Regardless of the High Court’s position, “Kenya’s ruling class led by Ruto’s administration is determined to have their way, even if it would mean violating the judiciary and the constitution,” Booker maintains.

Only days after the UNSC approved this mission last October, Kenya’s High Court had already issued a “conservatory order” against the deployment to Haiti, while it considered the case brought against it by the Third Way Alliance, which Booker described as a “sister party.”

Despite the order, Kenya’s parliament gave its approval to the deployment only a month later in November. The Parliament enjoys little confidence of the people, Booker maintains, dismissing the legitimacy of the nod it gave to the deployment.

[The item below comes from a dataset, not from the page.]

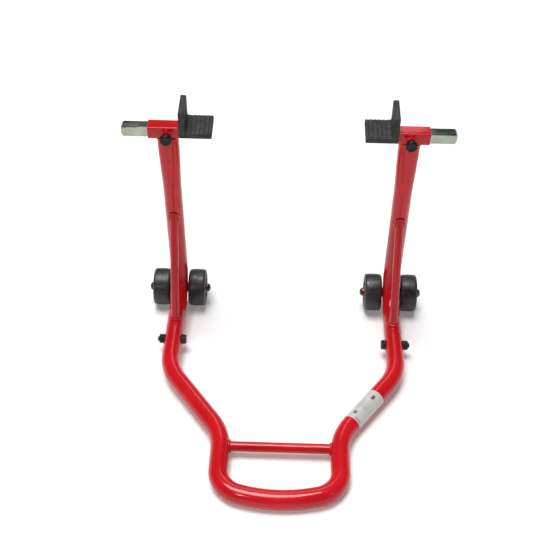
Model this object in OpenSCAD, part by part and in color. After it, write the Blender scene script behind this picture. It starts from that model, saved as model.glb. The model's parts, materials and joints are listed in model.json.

“Every time the President wants a law passed, he invites the MPs to the state-house and issues them with envelopes of money, and the majority of them fall in line. Even MPs of opposition parties, which have taken a position against this deployment, either abstained from voting or did not attend the session. The ruling party can get any rubbish passed by this parliament,” he said.

Only hours after the parliament’s approval, the High Court extended its blockade on the deployment until its ruling on January 26. Without waiting for the ruling, a “pre-planning conference” was convened in Nairobi, with representatives from the US, Kenya and Jamaica in attendance.

The pending court case was merely “acknowledged” in this conference, while Ruto was “lauded” for “securing Cabinet and parliamentary authorization for the deployment,” according to a joint statement published on the website of the US State Department. By early January, weeks before the ruling, the training of the police units slated for deployment was completed.

“We remind these policemen that they have to be prepared to pay with their lives if they allow themselves to be brokered out for imperialist use by corrupt political leaders,” Booker said. “If they think they will just walk in and shoot some gangsters, they are naive – they don’t know Haiti’s history of resistance to imperialism.”